Object modeling scripts:

------------------------------------------------------------

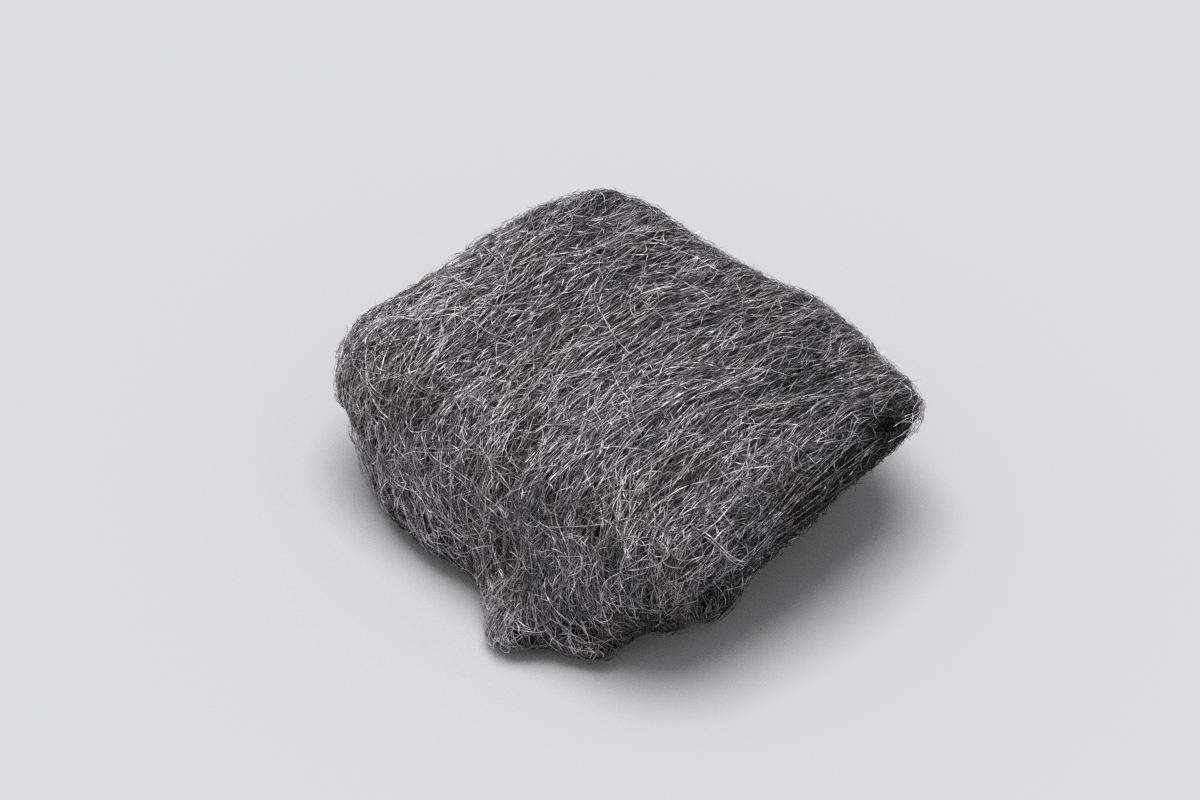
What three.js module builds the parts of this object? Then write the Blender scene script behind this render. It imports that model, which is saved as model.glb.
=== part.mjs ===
// A hand pad of steel wool. One ribbon of long steel strands is folded over on itself at the back, and its
// upper ply is tucked down over the front. The strands run along Y, the ribbon's width lies along X, and the
// pad rests on the flat of its lower ply. Millimetres, Z up, origin on the bench under the middle of the pad.
import * as THREE from "three";

// The pad as it lies on the bench, from the tuck in front to the fold at the back
const PAD_LENGTH = 92;

// The ribbon: as wide as a hand in the upper ply, drawn in a little where it lies underneath
const UPPER_WIDTH = 104;
const LOWER_WIDTH = 93;
const UPPER_PLY = 16;
const LOWER_PLY = 15;
const CREASE_GAP = 0.6;

// The fold at the back, pinched round a small hollow that shows at its ends
const FOLD_HOLLOW_RADIUS = 2.2;
const FOLD_PINCH_LENGTH = 16;

// The tuck in front: the upper ply turns down past the end of the lower one into an apron. The radius inside
// the turn, the angle turned through in degrees, and the height of the apron's foot above the bench
const TUCK_INNER_RADIUS = 2;
const APRON_ANGLE = 88;
const APRON_FOOT_HEIGHT = 0.4;

// The tuft at the foot of the apron, kicked outwards towards the bench
const FLARE = 16.5;
const FLARE_CENTRE = 21;
const FLARE_SPREAD_LEFT = 19;
const FLARE_SPREAD_RIGHT = 35;
const FLARE_HEIGHT = 21;
const FLARE_DEPTH = 23;

// How far the apron's foot is drawn in under its right corner, and where that starts
const RIGHT_TUCK = 4;
const RIGHT_TUCK_STARTS = 28;

// How far the apron's left corner has slipped in under the top of the pad, where that starts, and the heights
// between which it steps in
const LEFT_TUCK = 3.5;
const LEFT_TUCK_STARTS = 25;
const LEFT_TUCK_BOTTOM = 14;
const LEFT_TUCK_TOP = 21;

// The dent in the apron above the tuft, where the strands are pressed in
const DENT = 3;
const DENT_CENTRE = 18;
const DENT_SPREAD = 11;
const DENT_HEIGHT = 14;
const DENT_HEIGHT_SPREAD = 13;

// The rounding of the ribbon's long edges and of its two ends, the share of the thickness left at the rim, and
// the radius of its four corners
const SIDE_ROUNDING = 10;
const END_ROUNDING = 7;
const RIM_SHARE = 0.16;
const CORNER_RADIUS = 10;

// Seen from above, how far each corner is drawn in sideways, and how far the front and back fall away there
const FRONT_LEFT_DRAW_IN = 13.5;
const FRONT_RIGHT_DRAW_IN = 11;
const BACK_LEFT_DRAW_IN = 8.3;
const BACK_RIGHT_DRAW_IN = 15.6;
const CORNER_FALL_BACK = 2.3;
const CORNER_POWER = 4;

// The wool is packed thinner towards the right of the back, so the underside rises there and the top sinks
const BACK_RIGHT_RISE = 15;
const FRONT_RIGHT_RISE = 3;
const RISE_STARTS = -2;
const RISE_FRONT_END = -23.8;
const RISE_BACK_END = 8;
const BACK_RIGHT_SINK = 4;

// The loftier corner at the left of the back
const LOFT = 3;
const LOFT_INSET = 4.5;
const LOFT_SPREAD = 46;

// How finely the ribbon is divided
const RIM_STEPS = 5;
const LOWER_STEPS = 16;
const FOLD_STEPS = 14;
const UPPER_STEPS = 16;
const TUCK_STEPS = 8;
const WIDTH_STEPS = 26;

const halfLength = PAD_LENGTH / 2;
const halfWidth = UPPER_WIDTH / 2;
const padHeight = LOWER_PLY + CREASE_GAP + UPPER_PLY;
const lowerLevel = LOWER_PLY / 2;
const upperLevel = padHeight - UPPER_PLY / 2;
const foldRadius = (upperLevel - lowerLevel) / 2;
const foldThickness = 2 * (foldRadius - FOLD_HOLLOW_RADIUS);
const foldCentreY = halfLength - foldRadius - foldThickness / 2;
const tuckRadius = UPPER_PLY / 2 + TUCK_INNER_RADIUS;

const mix = THREE.MathUtils.lerp;
const ease = (value, from, to) => THREE.MathUtils.smoothstep(value, from, to);
const bump = (value, at, spread) => 1 - ease(Math.abs(value - at), 0, spread);
const evenly = (from, to, steps) => Array.from({ length: steps }, (_, step) => mix(from, to, step / steps));

// The share of a ply's full thickness at a distance from one of its borders, as a quarter of an ellipse
function edgeShare(distance, rounding) {
  if (distance >= rounding) return 1;
  const inwards = 1 - distance / rounding;
  return Math.max(RIM_SHARE, Math.sqrt(1 - inwards * inwards));
}

// The share of the ribbon's width that its corners leave at a distance from its nearer end
function cornerShare(distance) {
  const inwards = Math.max(CORNER_RADIUS - distance, 0);
  return 1 - (CORNER_RADIUS - Math.sqrt(CORNER_RADIUS ** 2 - inwards ** 2)) / halfWidth;
}

// Distances from a border across its rounding, close together where the thickness changes fastest
function rimDistances(rounding) {
  const first = Math.asin(RIM_SHARE);
  return evenly(first, Math.PI / 2, RIM_STEPS).map((angle) => rounding * (Math.cos(first) - Math.cos(angle)));
}

// The middle line of the ribbon, as the lengths of its four stretches and the place and turn at any distance
// along it: lower ply, fold, upper ply, and tuck with the apron that hangs from it
function middleLine() {
  const angle = THREE.MathUtils.degToRad(APRON_ANGLE);
  const bentHeight = upperLevel - tuckRadius * (1 - Math.cos(angle));
  const drop = (bentHeight - APRON_FOOT_HEIGHT) / Math.sin(angle);
  const tuckCentreY = -halfLength + (tuckRadius + UPPER_PLY / 2) * Math.sin(angle);

  const lowerEndY = -halfLength + UPPER_PLY + CREASE_GAP + TUCK_INNER_RADIUS;
  const lowerLength = foldCentreY - lowerEndY;
  const foldLength = Math.PI * foldRadius;
  const upperLength = foldCentreY - tuckCentreY;
  const bendLength = angle * tuckRadius;

  function at(distance) {
    let left = distance;
    if (left < lowerLength) return { y: lowerEndY + left, z: lowerLevel, turn: 0 };
    left -= lowerLength;
    if (left < foldLength) {
      const turn = left / foldRadius;
      const y = foldCentreY + foldRadius * Math.sin(turn);
      return { y, z: lowerLevel + foldRadius * (1 - Math.cos(turn)), turn };
    }
    left -= foldLength;
    if (left < upperLength) return { y: foldCentreY - left, z: upperLevel, turn: Math.PI };
    left -= upperLength;
    const bend = Math.min(left / tuckRadius, angle);
    const straight = Math.max(left - bendLength, 0);
    return {
      y: tuckCentreY - tuckRadius * Math.sin(bend) - straight * Math.cos(bend),
      z: upperLevel - tuckRadius * (1 - Math.cos(bend)) - straight * Math.sin(bend),
      turn: Math.PI + bend,
    };
  }

  return { at, lowerLength, foldLength, upperLength, tuckLength: bendLength + drop };
}

// Stations along the middle line: the place, the outward normal, half of the ribbon's thickness and the share
// of the upper ply's width that it has there
function stations() {
  const line = middleLine();
  const foldStart = line.lowerLength;
  const foldEnd = foldStart + line.foldLength;
  const tuckStart = foldEnd + line.upperLength;
  const end = tuckStart + line.tuckLength;
  const distances = [
    ...rimDistances(END_ROUNDING),
    ...evenly(END_ROUNDING, foldStart, LOWER_STEPS),
    ...evenly(foldStart, foldEnd, FOLD_STEPS),
    ...evenly(foldEnd, tuckStart, UPPER_STEPS),
    ...evenly(tuckStart, end - END_ROUNDING, TUCK_STEPS),
    end - END_ROUNDING,
    ...rimDistances(END_ROUNDING).reverse().map((distance) => end - distance),
  ];
  return distances.map((distance) => {
    const { y, z, turn } = line.at(distance);
    const fromFold = Math.max(foldStart - distance, distance - foldEnd, 0);
    const ply = distance < (foldStart + foldEnd) / 2 ? LOWER_PLY : UPPER_PLY;
    const thickness = mix(foldThickness, ply, ease(fromFold, 0, FOLD_PINCH_LENGTH));
    const share = edgeShare(distance, END_ROUNDING) * edgeShare(end - distance, END_ROUNDING);
    const plyWidth = mix(LOWER_WIDTH / UPPER_WIDTH, 1, ease(distance, foldStart, foldEnd));
    return {
      y,
      z,
      outY: Math.sin(turn),
      outZ: -Math.cos(turn),
      half: (thickness * share) / 2,
      widthShare: plyWidth * cornerShare(Math.min(distance, end - distance)),
    };
  });
}

// How the packed wool settles: the corners drawn in, the underside risen and the top sunk at the right of the
// back, the left of the back loftier, the foot of the apron kicked outwards, the dent above it and the apron's
// two corners tucked in
function settle(point) {
  const across = point.x / halfWidth;
  const along = point.y / halfLength;
  const height = point.z / padHeight;
  const right = ease(point.x, RISE_STARTS, halfWidth);
  const back = ease(point.y, RISE_FRONT_END, RISE_BACK_END);
  const rise = mix(FRONT_RIGHT_RISE, BACK_RIGHT_RISE, back) * right;
  const sink = BACK_RIGHT_SINK * right * ease(point.y, 0, halfLength);
  const loftAcross = bump(point.x, LOFT_INSET - halfWidth, LOFT_SPREAD);
  const loftAlong = bump(point.y, halfLength - LOFT_INSET, LOFT_SPREAD);
  const loft = LOFT * loftAcross * loftAlong;

  const low = 1 - Math.min(point.z / FLARE_HEIGHT, 1);
  const inFront = ease(-point.y, halfLength - FLARE_DEPTH, halfLength);
  const flareSpread = point.x < FLARE_CENTRE ? FLARE_SPREAD_LEFT : FLARE_SPREAD_RIGHT;
  const flare = FLARE * bump(point.x, FLARE_CENTRE, flareSpread) * low * low * inFront;
  const rightTuck = RIGHT_TUCK * ease(point.x, RIGHT_TUCK_STARTS, halfWidth) * low * inFront;
  const underStep = 1 - ease(point.z, LEFT_TUCK_BOTTOM, LEFT_TUCK_TOP);
  const leftTuck = LEFT_TUCK * ease(-point.x, LEFT_TUCK_STARTS, halfWidth) * underStep * inFront;
  const dentAcross = bump(point.x, DENT_CENTRE, DENT_SPREAD);
  const dent = DENT * dentAcross * bump(point.z, DENT_HEIGHT, DENT_HEIGHT_SPREAD) * inFront;

  const left = ease(point.x, halfWidth, -halfWidth);
  const frontDrawIn = mix(FRONT_RIGHT_DRAW_IN, FRONT_LEFT_DRAW_IN, left);
  const backDrawIn = mix(BACK_RIGHT_DRAW_IN, BACK_LEFT_DRAW_IN, left);
  point.x -= (along < 0 ? frontDrawIn : backDrawIn) * across * along ** CORNER_POWER + rightTuck - leftTuck;
  point.y -= CORNER_FALL_BACK * along * across ** CORNER_POWER + flare - dent - rightTuck - leftTuck;
  point.z += rise * (1 - height) + (loft - sink) * height;
  return point;
}

// The ribbon as one closed body: an outer and an inner surface joined along the four borders
function ribbonGeometry() {
  const rim = rimDistances(SIDE_ROUNDING).map((distance) => distance - halfWidth);
  const rimEnd = halfWidth - SIDE_ROUNDING;
  const columns = [
    ...rim,
    ...evenly(-rimEnd, rimEnd, WIDTH_STEPS),
    rimEnd,
    ...rim.map((across) => -across).reverse(),
  ];
  const positions = [];
  const outer = [];
  const inner = [];
  const place = (across, station, share, side) => {
    const reach = side * station.half * share;
    const point = new THREE.Vector3(
      across * station.widthShare,
      station.y + reach * station.outY,
      station.z + reach * station.outZ,
    );
    positions.push(...settle(point).toArray());
    return positions.length / 3 - 1;
  };
  const row = stations();
  for (const across of columns) {
    const share = edgeShare(halfWidth - Math.abs(across), SIDE_ROUNDING);
    outer.push(row.map((station) => place(across, station, share, 1)));
    inner.push(row.map((station) => place(across, station, share, -1)));
  }

  const index = [];
  const quad = (a, b, c, d) => index.push(a, b, c, a, c, d);
  const lastColumn = columns.length - 1;
  const lastRow = outer[0].length - 1;
  for (let column = 0; column < lastColumn; column++) {
    const next = column + 1;
    for (let row = 0; row < lastRow; row++) {
      quad(outer[column][row], outer[column][row + 1], outer[next][row + 1], outer[next][row]);
      quad(inner[column][row], inner[next][row], inner[next][row + 1], inner[column][row + 1]);
    }
    quad(outer[column][0], outer[next][0], inner[next][0], inner[column][0]);
    quad(outer[next][lastRow], outer[column][lastRow], inner[column][lastRow], inner[next][lastRow]);
  }
  for (let row = 0; row < lastRow; row++) {
    quad(outer[0][row + 1], outer[0][row], inner[0][row], inner[0][row + 1]);
    const lastOuter = outer[lastColumn];
    const lastInner = inner[lastColumn];
    quad(lastOuter[row], lastOuter[row + 1], lastInner[row + 1], lastInner[row]);
  }
  const geometry = new THREE.BufferGeometry();
  geometry.setAttribute("position", new THREE.Float32BufferAttribute(positions, 3));
  geometry.setIndex(index);
  geometry.computeVertexNormals();
  geometry.computeBoundingBox();
  return geometry;
}

const steelWool = new THREE.MeshStandardMaterial({ color: 0x6f6d70, roughness: 0.45, metalness: 0.85 });

const woolPad = new THREE.Mesh(ribbonGeometry(), steelWool);
woolPad.name = "wool_pad";
const middle = woolPad.geometry.boundingBox.getCenter(new THREE.Vector3());
woolPad.position.set(-middle.x, -middle.y, 0);

const pad = new THREE.Group();
pad.add(woolPad);

export default pad;
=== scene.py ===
import math

import bpy
import numpy as np
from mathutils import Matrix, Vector, noise
from mathutils.bvhtree import BVHTree


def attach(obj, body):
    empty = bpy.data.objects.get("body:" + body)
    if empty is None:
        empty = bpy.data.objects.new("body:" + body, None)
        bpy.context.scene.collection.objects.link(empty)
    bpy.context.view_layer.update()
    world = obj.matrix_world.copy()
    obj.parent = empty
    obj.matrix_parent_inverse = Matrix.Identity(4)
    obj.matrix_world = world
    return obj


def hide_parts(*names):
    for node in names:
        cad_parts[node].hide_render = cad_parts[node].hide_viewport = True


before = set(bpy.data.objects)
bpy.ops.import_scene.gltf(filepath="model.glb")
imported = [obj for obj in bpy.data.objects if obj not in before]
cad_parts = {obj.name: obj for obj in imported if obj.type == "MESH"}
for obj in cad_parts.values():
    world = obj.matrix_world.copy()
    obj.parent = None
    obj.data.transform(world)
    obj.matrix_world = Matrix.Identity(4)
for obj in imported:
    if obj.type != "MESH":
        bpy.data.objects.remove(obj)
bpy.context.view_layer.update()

# The camera looks down on the front right-hand corner of the pad.
# A long lens from well back keeps the folded block's edges near parallel.
CAMERA_AZIMUTH = math.radians(45)
CAMERA_ELEVATION = math.radians(40)
CAMERA_DISTANCE = 0.7333
CAMERA_AIM = Vector((-0.0065, 0.0027, 0.0175))
CAMERA_LENS_MM = 110
CAMERA_SENSOR_MM = 36
away_from_pad = Vector((
    math.sin(CAMERA_AZIMUTH) * math.cos(CAMERA_ELEVATION),
    -math.cos(CAMERA_AZIMUTH) * math.cos(CAMERA_ELEVATION),
    math.sin(CAMERA_ELEVATION),
))
camera_data = bpy.data.cameras.new("camera")
camera_data.lens = CAMERA_LENS_MM
camera_data.sensor_width = CAMERA_SENSOR_MM
camera = bpy.data.objects.new("camera", camera_data)
camera.location = CAMERA_AIM + away_from_pad * CAMERA_DISTANCE
camera.rotation_euler = away_from_pad.to_track_quat("Z", "Y").to_euler()
bpy.context.scene.collection.objects.link(camera)
bpy.context.scene.camera = camera
bpy.context.scene.view_settings.view_transform = "Standard"
bpy.context.scene.cycles.use_denoising = False

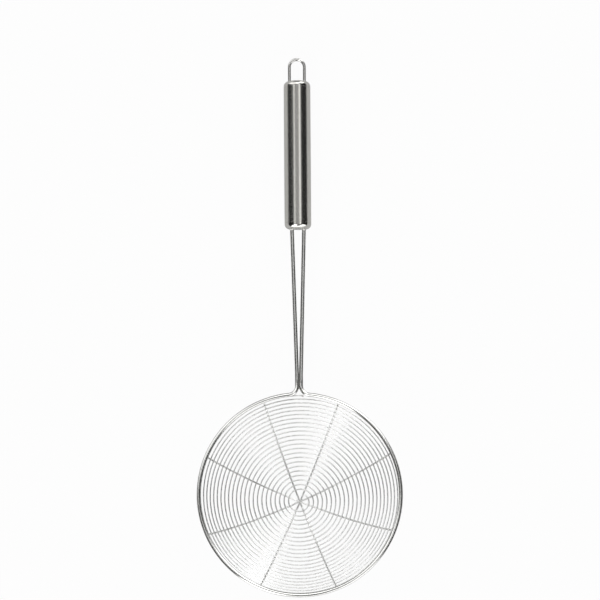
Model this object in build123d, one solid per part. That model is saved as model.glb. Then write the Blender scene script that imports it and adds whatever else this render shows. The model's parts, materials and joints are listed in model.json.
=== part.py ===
from build123d import *
import os
from math import acos, asin, atan, atan2, ceil, cos, degrees, hypot, pi, radians, sin, sqrt, tan

# A spider skimmer of stainless steel wire, lying on its bowl with the opening up.
# Millimetres, +Z up, +Y from the bowl to the hanging loop, +X to the right.
# The origin is on the table, under the middle of the skimmer.

# Rim and shank: one bent wire
rim_diameter = 201.0            # outside of the rim
frame_wire_diameter = 4.0
flare_radius = 8.8              # middle line of the bend from each leg into the rim
leg_gap = 0.1                   # between the legs where they lie side by side
fold_radius = 40.0              # bend that lifts the handle out of the rim's plane
fold_run = 2.0                  # straight between the flare and the fold
splay_radius = 60.0             # bend where the legs start to part
handle_rise_degrees = 15.0      # between the rim's plane and the handle
leg_spacing = 12.0              # middle to middle at the front cap
shank_length = 149.4            # from the fold's corner to the front cap

# Bowl: a spiral on a dome
bowl_depth = 48.4               # from the last turn's plane down to the bottom of the dome
spiral_wire_diameter = 1.2
spiral_inset_share = 0.25       # of the two wires' difference, from the rim's middle line inward
spiral_start = 8.4              # along the dome, from its bottom to the first turn
spiral_turns = 22.9
spiral_start_bearing = 38.0     # degrees clockwise from the handle, seen from above
stations_per_turn = 4           # each quarter turn is one pair of tangent arcs

# Ribs: four wires under the bowl that cross at its bottom
rib_wire_diameter = 1.6
rib_bearings = {"rib_a": -21.0, "rib_b": 23.4, "rib_c": 66.3, "rib_d": 112.0}
rib_levels = {"rib_a": 1, "rib_b": 2, "rib_c": -1, "rib_d": 0}    # steps down at the crossing
joggle_run = 4.7                # along the rib, for each level that it steps

# Handle: a tube with two drawn caps
handle_diameter = 26.6
handle_length = 148.0           # over both caps
handle_wall = 0.8
shoulder_radius = 5.0           # round edge of a cap's closed end
cap_skirt = 1.0                 # straight part of a cap outside the tube
cap_spigot = 6.0                # part of a cap inside the tube
seam_bevel = 0.15               # on the edges of the tube and the cap where they meet
anchor_depth = 24.0             # from a cap's end face to its anchor disc
anchor_thickness = 2.5
wire_overhang = 1.0             # of a wire past its anchor disc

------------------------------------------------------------

Everything from the first line above through the line that contains "const FOLD_PINCH_LENGTH = 16;" should be duplicated exactly, please, and nothing beyond it.

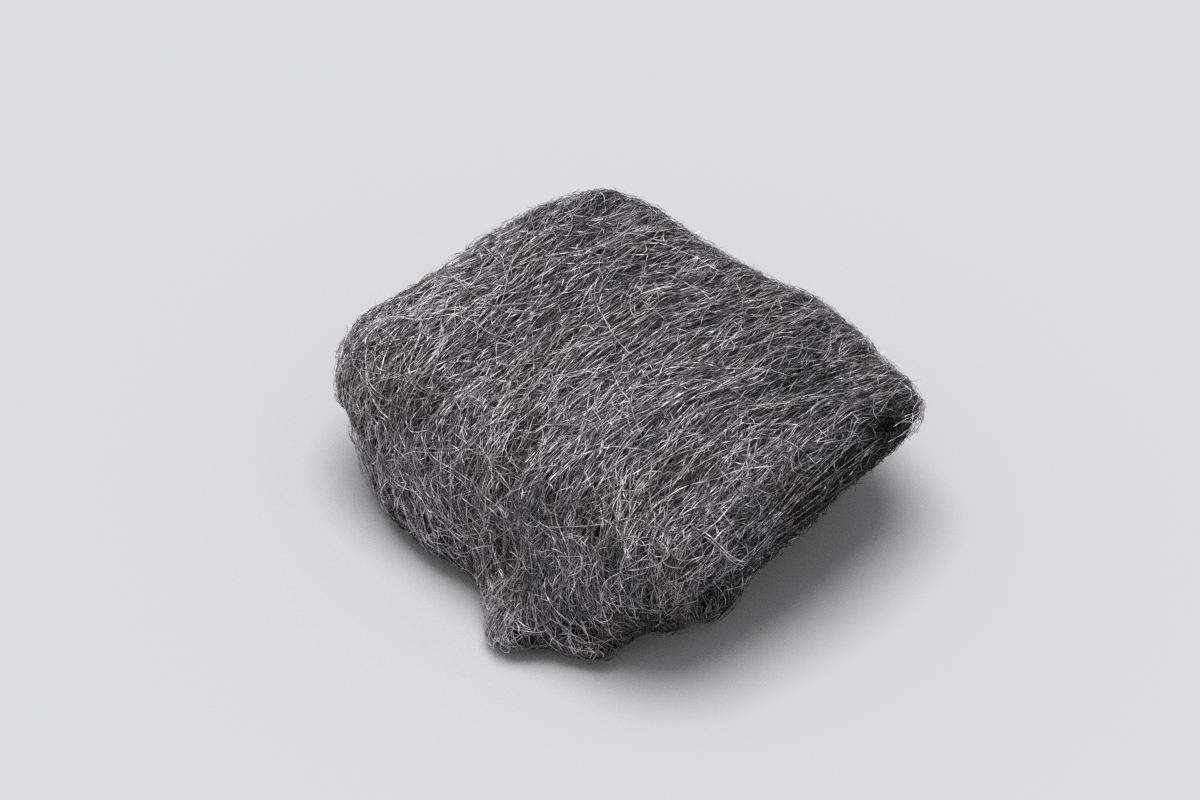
What three.js module builds the parts of this object? Then write the Blender scene script behind this render. It imports that model, which is saved as model.glb.
=== part.mjs ===
// A hand pad of steel wool. One ribbon of long steel strands is folded over on itself at the back, and its
// upper ply is tucked down over the front. The strands run along Y, the ribbon's width lies along X, and the
// pad rests on the flat of its lower ply. Millimetres, Z up, origin on the bench under the middle of the pad.
import * as THREE from "three";

// The pad as it lies on the bench, from the tuck in front to the fold at the back
const PAD_LENGTH = 92;

// The ribbon: as wide as a hand in the upper ply, drawn in a little where it lies underneath
const UPPER_WIDTH = 104;
const LOWER_WIDTH = 93;
const UPPER_PLY = 16;
const LOWER_PLY = 15;
const CREASE_GAP = 0.6;

// The fold at the back, pinched round a small hollow that shows at its ends
const FOLD_HOLLOW_RADIUS = 2.2;
const FOLD_PINCH_LENGTH = 16;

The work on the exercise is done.